Evaporation Ducts


Learning Objectives


The Atmospheric Boundary Layer (ABL) and the Atmospheric Surface Layer

The Atmospheric Boundary Layer (ABL) extends from the surface to the base of the inversion layer, at a location designated the inversion base height, or Zi. Air in the ABL feels the surface and is usually turbulent.

The lowest 10% of the ABL is called the Surface Layer. This has special properties that will be examined when we study evaporation ducts. This layer extends only 10's of meters above the surface.

Vertical fluxes (heat, moisture, momentum) are assumed to be constant in the surface layer. These fluxes can be determined from one measurement of temperature, humidity, and wind speed within the surface layer and another measurement at the surface itself. This is accomplished using equations based on Monin-Obukhov Similarity Theory (MO Theory). Unlike the ABL theories, MO Theory is well developed and quite accurate.
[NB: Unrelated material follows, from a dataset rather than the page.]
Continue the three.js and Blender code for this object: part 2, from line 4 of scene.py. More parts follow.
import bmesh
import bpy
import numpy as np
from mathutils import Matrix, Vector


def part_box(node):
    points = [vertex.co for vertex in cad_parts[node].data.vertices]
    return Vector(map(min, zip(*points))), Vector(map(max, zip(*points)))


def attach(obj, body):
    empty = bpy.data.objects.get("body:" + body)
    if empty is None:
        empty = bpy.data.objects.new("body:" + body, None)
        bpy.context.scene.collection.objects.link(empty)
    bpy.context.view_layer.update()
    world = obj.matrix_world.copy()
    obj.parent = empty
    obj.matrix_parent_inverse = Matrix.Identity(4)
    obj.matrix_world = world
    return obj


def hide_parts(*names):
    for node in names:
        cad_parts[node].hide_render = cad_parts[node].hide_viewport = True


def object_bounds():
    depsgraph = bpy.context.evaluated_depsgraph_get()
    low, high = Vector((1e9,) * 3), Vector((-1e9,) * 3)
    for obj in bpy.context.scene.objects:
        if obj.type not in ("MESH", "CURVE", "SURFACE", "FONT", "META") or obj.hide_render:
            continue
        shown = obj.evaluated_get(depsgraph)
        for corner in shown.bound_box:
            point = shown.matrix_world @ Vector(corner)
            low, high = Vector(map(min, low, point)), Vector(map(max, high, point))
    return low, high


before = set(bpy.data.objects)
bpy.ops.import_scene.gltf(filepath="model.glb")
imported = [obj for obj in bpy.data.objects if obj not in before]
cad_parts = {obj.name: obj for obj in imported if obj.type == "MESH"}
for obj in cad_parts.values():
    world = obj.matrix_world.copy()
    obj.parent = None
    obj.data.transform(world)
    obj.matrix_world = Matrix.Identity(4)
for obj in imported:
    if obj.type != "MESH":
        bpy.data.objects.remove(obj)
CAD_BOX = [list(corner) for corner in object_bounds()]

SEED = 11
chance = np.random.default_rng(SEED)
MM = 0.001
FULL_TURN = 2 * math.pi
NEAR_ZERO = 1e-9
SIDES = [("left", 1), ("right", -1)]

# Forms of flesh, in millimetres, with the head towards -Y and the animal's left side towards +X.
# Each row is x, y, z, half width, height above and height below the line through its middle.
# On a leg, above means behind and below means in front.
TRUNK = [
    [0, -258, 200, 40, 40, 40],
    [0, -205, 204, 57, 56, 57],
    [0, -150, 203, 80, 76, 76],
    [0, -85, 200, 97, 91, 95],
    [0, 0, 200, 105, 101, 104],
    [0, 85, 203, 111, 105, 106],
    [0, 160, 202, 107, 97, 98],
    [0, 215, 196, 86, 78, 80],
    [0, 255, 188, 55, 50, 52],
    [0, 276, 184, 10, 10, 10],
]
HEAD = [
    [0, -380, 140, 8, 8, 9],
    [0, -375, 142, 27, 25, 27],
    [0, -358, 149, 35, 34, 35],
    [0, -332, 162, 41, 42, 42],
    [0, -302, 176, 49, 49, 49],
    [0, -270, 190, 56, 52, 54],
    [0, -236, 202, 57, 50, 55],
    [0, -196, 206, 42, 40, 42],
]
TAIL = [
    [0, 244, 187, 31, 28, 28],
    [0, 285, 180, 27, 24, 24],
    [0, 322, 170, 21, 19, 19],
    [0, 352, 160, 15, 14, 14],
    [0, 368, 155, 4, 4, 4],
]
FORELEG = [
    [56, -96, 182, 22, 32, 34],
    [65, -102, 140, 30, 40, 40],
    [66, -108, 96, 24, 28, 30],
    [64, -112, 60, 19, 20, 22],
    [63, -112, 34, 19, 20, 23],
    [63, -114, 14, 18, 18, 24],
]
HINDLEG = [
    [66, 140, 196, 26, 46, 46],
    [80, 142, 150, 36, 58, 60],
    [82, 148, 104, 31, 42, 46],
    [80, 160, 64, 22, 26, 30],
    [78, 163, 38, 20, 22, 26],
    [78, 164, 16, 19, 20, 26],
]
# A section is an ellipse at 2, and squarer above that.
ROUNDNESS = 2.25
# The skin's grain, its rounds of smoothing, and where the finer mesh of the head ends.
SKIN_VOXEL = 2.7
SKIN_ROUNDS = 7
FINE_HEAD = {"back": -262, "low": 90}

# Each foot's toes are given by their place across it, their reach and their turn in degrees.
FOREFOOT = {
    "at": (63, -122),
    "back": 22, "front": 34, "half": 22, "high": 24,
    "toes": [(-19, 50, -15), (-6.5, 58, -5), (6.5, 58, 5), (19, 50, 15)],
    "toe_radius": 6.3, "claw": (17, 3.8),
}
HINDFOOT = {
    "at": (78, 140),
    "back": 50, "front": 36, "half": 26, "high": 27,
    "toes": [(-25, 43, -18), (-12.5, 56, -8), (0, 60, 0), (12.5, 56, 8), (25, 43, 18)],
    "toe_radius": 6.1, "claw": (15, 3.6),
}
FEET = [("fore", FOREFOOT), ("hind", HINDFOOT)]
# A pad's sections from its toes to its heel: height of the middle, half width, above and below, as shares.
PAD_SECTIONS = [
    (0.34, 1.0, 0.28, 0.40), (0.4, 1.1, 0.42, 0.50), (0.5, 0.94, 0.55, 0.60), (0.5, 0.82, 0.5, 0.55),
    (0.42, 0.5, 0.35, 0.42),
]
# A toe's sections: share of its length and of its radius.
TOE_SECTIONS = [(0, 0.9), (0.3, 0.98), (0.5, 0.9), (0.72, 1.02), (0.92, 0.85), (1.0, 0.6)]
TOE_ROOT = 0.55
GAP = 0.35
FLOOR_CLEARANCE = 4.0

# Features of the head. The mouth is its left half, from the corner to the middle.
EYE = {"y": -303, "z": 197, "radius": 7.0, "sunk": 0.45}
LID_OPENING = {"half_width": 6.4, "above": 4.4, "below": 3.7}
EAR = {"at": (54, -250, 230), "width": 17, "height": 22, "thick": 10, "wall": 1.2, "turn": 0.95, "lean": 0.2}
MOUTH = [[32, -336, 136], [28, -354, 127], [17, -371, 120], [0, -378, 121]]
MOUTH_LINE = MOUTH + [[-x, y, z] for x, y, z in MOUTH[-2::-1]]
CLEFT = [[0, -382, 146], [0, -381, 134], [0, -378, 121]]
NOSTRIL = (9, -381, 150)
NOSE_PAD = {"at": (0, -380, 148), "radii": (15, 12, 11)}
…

Similar to other regions, variations in the value of M (remember M?) are most strongly affected by variations in vapor pressure, e. A moist surface will produce a negative vertical gradient in e and also M near the surface. When the vertical gradient in M is negative, a trapping layer is present. This trapping layer produces what we call an evaporation duct. Although this duct always extends to the surface, it is called an evaporation duct not a surface duct to distinguish it from the surface ducts described earlier which are usually deeper and caused by different processes than evaporation ducts. The evaporation duct is especially important over the ocean or lakes for EM frequencies in the 1 - 100 GHz ranges. Lower frequencies are usually not much affected by evaporation ducts because the wavelengths are too large to be trapped in the shallow region of the evaporation duct.
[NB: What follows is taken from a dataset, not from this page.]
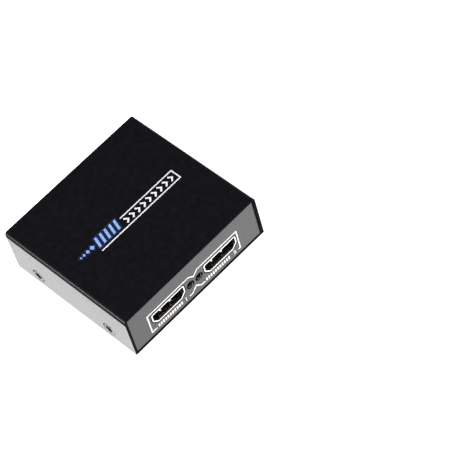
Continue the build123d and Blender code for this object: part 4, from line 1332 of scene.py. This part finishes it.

In the plot to the right, you see the lowest 20 meters of the same profiles shown above of humidity and M. (In this case we're looking at relative humidity instead of e, but they both have the same logarithmic shape near the surface). The steep humidity gradient corresponds to where M has the greatest magnitude negative slope.

Higher up, but still in the surface layer, the humidity gradient becomes less and therefore M has a less negative slope. At some elevation, the top of the duct, the humidity gradient becomes weak enough that the decreasing pressure effects on M dominates over the humidity gradient effects and the gradient of M becomes positive. This location where the gradient of M switches from negative to positive indicates the top of the evaporation duct and is represented by the symbol Z*.

The vertical distance from the surface at the switchover location is called the evaporation duct height.

Another important parameter is the strength of the evaporation duct, ΔM. The strength is defined as the value of M at the surface minus the value of M at the top of the duct. Stronger ducts can trap more radiation.